Reise ins Ungewisse. Einblicke in die Welt des Surrealismus, bis 13. April, Kunsthalle „Talstrasse“, www.kunstverein-talstrasse.de
Vor gut 100 Jahren veröffentlichte André Breton sein surrealistisches Manifest. Die Kunsthalle „Talstrasse“ bietet mit seiner aktuellen und sehenswerten Schau die Möglichkeit, sich mit dem Phänomen des Surrealismus zu beschäftigen
Es gibt Ausstellungen, die berühren direkt das Herz. Und es gibt Ausstellungen, deren Reiz man sich erarbeiten muss. War eben noch in der „Talstrasse“ die Schau „Sehnsucht Romantik“, deren Werke mit einer fühlbaren Harmonie, mit einer ins Göttliche weisenden Einheit zwischen Mensch und Natur spielen, zu sehen, kann man derzeit Klassiker des Surrealismus bestaunen: Giorgio de Chirico, René Magritte, Salvador Dalí oder Man Ray, fotografische Selbstporträts und surrealistische Tendenzen in der DDR inklusive. 153 Werke von 59 Künstlerinnen und Künstlern: Malerei, Grafik, Plastik und Fotografie. Im Gegensatz zur Romantik-Ausstellung brauchen wohl die meisten Menschen einen intellektuellen Zugang, um die Werke gewinnbringend betrachten zu können. Ja, die Surrealisten waren geprägt von der Gewalt des Ersten Weltkriegs. Ja, sie wollten das bestehende System, traditionelle Denkmuster hinterfragen. Und ja, man kann den Gegenwartsbezug so herstellen, wie es Matthias Rataiczyk, der Leiter der Kunsthalle „Talstrasse“, im Katalog tut: „Jetzt, ein Jahrhundert später, befinden wir uns in einer ähnlichen Situation.

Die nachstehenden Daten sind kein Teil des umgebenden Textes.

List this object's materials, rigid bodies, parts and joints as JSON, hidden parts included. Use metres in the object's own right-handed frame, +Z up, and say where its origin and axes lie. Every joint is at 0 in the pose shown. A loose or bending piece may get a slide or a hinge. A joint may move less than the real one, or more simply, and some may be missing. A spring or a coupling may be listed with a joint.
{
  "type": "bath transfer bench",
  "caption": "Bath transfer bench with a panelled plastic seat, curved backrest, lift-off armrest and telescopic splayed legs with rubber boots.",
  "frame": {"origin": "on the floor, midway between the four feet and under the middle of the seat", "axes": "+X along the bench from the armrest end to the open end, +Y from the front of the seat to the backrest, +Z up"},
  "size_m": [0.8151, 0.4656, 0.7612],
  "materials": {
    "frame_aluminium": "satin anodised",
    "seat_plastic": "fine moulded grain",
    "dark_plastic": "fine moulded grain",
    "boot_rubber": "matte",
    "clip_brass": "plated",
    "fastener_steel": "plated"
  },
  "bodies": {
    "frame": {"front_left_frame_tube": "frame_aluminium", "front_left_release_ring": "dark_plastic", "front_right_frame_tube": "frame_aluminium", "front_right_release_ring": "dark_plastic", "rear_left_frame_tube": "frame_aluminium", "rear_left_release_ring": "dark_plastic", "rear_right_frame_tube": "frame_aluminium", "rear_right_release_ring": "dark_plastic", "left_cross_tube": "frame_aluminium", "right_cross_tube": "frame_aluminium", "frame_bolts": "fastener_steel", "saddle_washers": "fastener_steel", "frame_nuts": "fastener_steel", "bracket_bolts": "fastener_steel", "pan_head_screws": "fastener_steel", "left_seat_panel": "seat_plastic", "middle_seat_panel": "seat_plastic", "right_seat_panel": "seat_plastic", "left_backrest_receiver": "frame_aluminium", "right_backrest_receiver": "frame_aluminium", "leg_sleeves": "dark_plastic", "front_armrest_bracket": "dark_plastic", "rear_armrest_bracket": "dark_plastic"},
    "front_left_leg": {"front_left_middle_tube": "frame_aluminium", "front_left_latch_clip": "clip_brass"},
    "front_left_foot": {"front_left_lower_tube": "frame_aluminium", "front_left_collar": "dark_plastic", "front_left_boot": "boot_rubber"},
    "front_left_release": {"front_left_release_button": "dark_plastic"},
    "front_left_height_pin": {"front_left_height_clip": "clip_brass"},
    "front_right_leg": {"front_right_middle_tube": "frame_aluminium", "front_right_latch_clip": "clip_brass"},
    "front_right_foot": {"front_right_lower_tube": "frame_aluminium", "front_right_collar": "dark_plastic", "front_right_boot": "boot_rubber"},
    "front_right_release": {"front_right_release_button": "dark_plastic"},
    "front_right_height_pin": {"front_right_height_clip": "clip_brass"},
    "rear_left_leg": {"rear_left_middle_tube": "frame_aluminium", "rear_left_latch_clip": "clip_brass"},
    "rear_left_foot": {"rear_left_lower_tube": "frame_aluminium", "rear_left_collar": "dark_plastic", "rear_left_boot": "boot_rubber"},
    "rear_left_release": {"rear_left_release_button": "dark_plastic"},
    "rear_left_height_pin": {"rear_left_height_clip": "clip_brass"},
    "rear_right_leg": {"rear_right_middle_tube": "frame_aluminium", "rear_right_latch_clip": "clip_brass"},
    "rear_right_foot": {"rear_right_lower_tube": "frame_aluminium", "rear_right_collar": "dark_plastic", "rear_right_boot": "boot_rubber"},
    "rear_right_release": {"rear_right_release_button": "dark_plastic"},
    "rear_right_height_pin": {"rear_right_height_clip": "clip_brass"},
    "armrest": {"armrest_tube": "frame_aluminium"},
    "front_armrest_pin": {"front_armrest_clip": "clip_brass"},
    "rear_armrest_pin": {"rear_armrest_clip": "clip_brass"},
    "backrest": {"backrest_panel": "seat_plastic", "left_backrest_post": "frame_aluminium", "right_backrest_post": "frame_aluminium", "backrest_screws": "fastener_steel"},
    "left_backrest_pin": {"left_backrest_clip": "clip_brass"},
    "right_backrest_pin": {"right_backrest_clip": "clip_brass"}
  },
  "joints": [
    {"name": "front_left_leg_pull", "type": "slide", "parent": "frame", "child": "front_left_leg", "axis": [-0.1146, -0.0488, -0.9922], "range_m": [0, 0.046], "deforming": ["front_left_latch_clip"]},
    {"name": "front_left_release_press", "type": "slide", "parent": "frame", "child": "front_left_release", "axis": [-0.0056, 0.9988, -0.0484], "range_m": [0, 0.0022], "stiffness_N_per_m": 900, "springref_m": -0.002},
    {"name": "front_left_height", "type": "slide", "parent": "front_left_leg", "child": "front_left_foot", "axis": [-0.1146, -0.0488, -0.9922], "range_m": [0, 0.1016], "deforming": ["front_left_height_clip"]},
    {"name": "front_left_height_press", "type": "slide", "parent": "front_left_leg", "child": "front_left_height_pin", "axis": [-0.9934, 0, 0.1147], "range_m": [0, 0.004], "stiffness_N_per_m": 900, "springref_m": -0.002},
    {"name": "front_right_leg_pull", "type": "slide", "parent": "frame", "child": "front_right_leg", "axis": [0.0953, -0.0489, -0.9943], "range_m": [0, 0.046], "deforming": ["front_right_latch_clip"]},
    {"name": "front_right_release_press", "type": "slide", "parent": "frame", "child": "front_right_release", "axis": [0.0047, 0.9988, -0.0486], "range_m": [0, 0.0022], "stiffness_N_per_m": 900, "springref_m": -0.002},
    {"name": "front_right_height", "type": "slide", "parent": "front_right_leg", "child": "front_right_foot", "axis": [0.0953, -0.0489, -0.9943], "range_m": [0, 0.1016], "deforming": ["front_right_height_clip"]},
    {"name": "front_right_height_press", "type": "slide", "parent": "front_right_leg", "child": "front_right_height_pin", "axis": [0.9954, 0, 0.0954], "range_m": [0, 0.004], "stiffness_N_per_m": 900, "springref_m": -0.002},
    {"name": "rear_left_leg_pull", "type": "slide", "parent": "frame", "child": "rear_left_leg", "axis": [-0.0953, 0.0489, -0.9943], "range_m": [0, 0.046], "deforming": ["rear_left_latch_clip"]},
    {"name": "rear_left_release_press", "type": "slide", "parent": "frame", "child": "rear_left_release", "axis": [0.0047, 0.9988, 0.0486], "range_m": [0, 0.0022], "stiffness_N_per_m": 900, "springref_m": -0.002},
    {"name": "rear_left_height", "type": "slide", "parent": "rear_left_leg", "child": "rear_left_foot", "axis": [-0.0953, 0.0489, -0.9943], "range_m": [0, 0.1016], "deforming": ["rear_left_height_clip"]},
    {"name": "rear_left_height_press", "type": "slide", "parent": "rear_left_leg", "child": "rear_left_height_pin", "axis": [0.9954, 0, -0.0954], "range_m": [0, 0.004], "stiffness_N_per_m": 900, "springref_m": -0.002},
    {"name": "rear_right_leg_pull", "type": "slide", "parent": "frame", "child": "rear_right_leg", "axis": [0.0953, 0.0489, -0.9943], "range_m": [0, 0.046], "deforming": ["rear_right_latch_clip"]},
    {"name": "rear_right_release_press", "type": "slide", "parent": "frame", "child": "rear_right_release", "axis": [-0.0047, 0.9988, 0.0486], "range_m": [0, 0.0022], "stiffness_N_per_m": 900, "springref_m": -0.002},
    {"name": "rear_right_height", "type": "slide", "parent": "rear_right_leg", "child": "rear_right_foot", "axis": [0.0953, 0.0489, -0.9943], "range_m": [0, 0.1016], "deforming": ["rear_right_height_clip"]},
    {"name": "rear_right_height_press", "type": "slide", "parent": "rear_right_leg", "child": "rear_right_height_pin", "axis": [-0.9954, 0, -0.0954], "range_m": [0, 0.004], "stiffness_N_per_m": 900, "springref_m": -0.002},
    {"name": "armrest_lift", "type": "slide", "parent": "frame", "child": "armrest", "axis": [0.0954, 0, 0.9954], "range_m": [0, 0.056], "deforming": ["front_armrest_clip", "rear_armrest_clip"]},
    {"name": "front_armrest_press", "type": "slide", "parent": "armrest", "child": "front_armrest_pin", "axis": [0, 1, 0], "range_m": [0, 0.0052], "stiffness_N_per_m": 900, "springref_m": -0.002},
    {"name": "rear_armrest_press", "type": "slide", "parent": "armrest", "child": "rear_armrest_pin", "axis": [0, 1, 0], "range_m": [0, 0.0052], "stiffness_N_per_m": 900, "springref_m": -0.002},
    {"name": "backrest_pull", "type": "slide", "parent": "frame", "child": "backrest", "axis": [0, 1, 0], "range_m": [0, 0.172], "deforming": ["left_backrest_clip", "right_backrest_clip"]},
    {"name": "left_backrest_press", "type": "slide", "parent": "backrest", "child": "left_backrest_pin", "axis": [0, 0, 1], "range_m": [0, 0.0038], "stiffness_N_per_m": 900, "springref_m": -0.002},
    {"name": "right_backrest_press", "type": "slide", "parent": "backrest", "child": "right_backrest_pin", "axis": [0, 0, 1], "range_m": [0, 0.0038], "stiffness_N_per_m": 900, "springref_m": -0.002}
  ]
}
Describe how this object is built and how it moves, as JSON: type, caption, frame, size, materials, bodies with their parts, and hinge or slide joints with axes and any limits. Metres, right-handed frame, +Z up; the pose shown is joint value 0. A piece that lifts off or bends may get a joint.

In einer Phase großer Unruhen sind wir mit einer neuen Wirklichkeit, einer ‚Zeitenwende‘ konfrontiert und stehen vor enormen Herausforderungen, die es zu erklären und bewältigen gilt.“ Dennoch, Breton schrieb in seinem „Manifest des Surrealismus“ dies hier: „Ich glaube an die künftige Auflösung dieser scheinbar so gegensätzlichen Zustände von Traum und Wirklichkeit in einer Art absoluter Realität, wenn man so sagen kann: Surrealität.“ Was ist eine „absolute Realität“? Eine entscheidende Frage! Der Surrealismus ist eine Weltanschauung, die sich einen höheren Sinn im Weltgeschehen stiften wollte. In der Zusammenführung von faktischer Realität und menschlichem Innenleben mit all seinen Abgründen glaubte man, den Sinn des Lebens entdecken und darstellen zu können. Statt das Sinnbedürfnis selbst zu hinterfragen, arbeitete man an der Konstruktion einer „absoluten Realität“. Der Künstler als derjenige, der die höhere Wirklichkeit, den Sinn erkennt! Wie und ob das ein geistiger Weg sein kann, um unsere heutige Welt zu verstehen, kann fortan gefragt werden.